What is the probability of drawing a full house with three aces and two kings?

[Dick]

I understand where both you are coming from now. I guess it was easier to read from a textbook and follow the examples. However the actual question is "in how many ways can three aces and two kings be drawn?"
So i figured out how 1 hand of 3 aces and 2 kings can be arranged=10
I found out how many ways 3 aces can be drawn=24
I found out how many ways 2 kings can be drawn=12
If I were to multiply both the 24 and 12= 288, then I should multiply 288 by the 10(arrangements per hand)
That would equal 2880, thus there are 2880 ways 3 aces and 2 kings can be drawn. Is that sound about right?

And you can also get the same probability answer without considering ordering. The number of unordered ways to pick the cards is C(52,5).

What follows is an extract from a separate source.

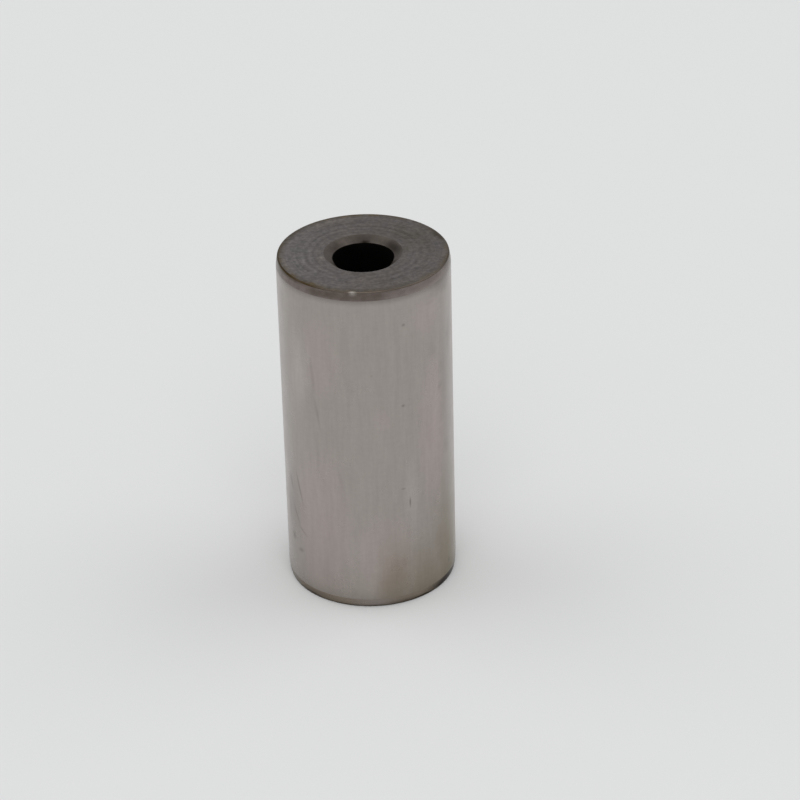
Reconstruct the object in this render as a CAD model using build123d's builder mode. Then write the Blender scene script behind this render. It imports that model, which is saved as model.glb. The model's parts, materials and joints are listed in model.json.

The number of unordered ways to pick three kings is C(4,3) and two aces is C(4,2). So C(4,3)*C(4,2)/C(52,4) is the same as your 2880/311875200. That would be the more popular way to solve the probability problem.

 

[Bacle]

Are you playing with a full deck :) ?

But seriously; I don't recognize the 311875200 as an nC5 (i.e., "n choose 5" ).

Are you using replacement?

If you have x cards with 4 suits of 13 cards each ; with 1,2,...,j,q,k in each suit, and

you're dealing without replacement, then the answer would be 4C3*4C2 , i.e.,

select any 3 aces from the four you have in 4C3 ways ,choose 2 kings in 4C2.

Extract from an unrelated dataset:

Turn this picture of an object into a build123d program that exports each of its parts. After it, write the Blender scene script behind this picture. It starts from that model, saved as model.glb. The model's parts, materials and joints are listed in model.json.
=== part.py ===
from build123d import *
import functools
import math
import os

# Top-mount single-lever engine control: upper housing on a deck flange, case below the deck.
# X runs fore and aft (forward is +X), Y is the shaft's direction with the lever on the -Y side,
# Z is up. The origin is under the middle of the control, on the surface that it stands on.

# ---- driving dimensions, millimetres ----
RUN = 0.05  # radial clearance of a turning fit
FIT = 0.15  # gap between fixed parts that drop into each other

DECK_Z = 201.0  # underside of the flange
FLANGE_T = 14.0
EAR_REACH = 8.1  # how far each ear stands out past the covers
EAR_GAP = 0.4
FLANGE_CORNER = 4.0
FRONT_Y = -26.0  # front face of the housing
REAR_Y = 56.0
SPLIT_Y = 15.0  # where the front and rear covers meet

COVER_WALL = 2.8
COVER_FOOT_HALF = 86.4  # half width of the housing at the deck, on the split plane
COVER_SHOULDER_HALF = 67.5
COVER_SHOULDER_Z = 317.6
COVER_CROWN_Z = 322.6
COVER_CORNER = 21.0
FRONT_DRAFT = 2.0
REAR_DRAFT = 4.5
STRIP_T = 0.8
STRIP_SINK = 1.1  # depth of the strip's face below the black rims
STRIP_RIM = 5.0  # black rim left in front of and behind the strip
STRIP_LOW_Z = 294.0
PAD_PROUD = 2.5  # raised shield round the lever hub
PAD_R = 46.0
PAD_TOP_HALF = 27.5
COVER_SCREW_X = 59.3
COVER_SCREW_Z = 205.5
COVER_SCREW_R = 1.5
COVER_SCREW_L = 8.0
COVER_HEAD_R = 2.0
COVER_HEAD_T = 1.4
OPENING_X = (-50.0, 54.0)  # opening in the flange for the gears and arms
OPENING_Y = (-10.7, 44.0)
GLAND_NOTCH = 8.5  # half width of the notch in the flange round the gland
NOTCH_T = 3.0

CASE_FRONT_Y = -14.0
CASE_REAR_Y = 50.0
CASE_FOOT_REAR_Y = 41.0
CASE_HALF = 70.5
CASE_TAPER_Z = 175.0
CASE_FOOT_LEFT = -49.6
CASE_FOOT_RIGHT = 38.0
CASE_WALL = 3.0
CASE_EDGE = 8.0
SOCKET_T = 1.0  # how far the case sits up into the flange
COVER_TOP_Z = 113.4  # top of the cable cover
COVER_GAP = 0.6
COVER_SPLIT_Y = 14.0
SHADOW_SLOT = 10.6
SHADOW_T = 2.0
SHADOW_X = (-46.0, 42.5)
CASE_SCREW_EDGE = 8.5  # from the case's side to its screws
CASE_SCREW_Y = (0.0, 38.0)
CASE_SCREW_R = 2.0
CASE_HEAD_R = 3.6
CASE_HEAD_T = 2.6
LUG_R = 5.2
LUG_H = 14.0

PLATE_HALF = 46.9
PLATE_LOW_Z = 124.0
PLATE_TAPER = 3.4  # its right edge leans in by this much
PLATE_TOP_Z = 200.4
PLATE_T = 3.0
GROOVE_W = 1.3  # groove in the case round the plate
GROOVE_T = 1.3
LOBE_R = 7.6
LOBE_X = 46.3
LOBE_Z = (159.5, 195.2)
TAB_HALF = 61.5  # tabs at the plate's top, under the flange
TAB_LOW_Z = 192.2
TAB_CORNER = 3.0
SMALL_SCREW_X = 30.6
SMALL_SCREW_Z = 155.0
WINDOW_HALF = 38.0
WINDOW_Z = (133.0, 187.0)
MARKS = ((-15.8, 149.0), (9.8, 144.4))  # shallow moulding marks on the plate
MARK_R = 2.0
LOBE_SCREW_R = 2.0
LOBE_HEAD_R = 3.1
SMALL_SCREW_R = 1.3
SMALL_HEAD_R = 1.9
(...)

If you deal with replacement, you can choose in 4!/(4-3)! , and 4!(4-2)! ways

respectively.

If you give us the original numbers, we may be better able to help.

 

[YODA0311]

Are you playing with a full deck :) ?

But seriously; I don't recognize the 311875200 as an nC5 (i.e., "n choose 5" ).

Are you using replacement?

If you have x cards with 4 suits of 13 cards each ; with 1,2,...,j,q,k in each suit, and

you're dealing without replacement, then the answer would be 4C3*4C2 , i.e.,

select any 3 aces from the four you have in 4C3 ways ,choose 2 kings in 4C2.

If you deal with replacement, you can choose in 4!/(4-3)! , and 4!(4-2)! ways

respectively.

If you give us the original numbers, we may be better able to help.

Yes part (a) is from a whole deck of cards, however I already checked the answers with previous tutors. However maybe you see something wrong.
I was using the permutation formula= n!/(n-r)!

 

[YODA0311]

Are you playing with a full deck :) ?

But seriously; I don't recognize the 311875200 as an nC5 (i.e., "n choose 5" ).

Are you using replacement?

If you have x cards with 4 suits of 13 cards each ; with 1,2,...,j,q,k in each suit, and

you're dealing without replacement, then the answer would be 4C3*4C2 , i.e.,

select any 3 aces from the four you have in 4C3 ways ,choose 2 kings in 4C2.

If you deal with replacement, you can choose in 4!/(4-3)! , and 4!(4-2)! ways

respectively.

If you give us the original numbers, we may be better able to help.

To make it more clearer for you:
(a) in how many ways can 5 cards be drawn from a whole deck?= 52!/(52-5)!=311875200
(b)how many ways can 3 aces be drawn from the total 4 possible aces?=4!/(4-3)!=24
(c)how many ways can 2 kings be drawn from the total 4 possible kings?=4!/(4-2)!=12
(d)how many ways can 3 aces and 2 kings be drawn?=they can be drawn 24x12=288 ways. Then I used n!/n!1*n!2=5!/3!2!=120/12=10, which equals the amount of ways 1 five card hand can be arranged. Then I took 10x288=2880.
Now I need to answer what is the probability of drawing a full house consisting of 3 aces and 2 kings?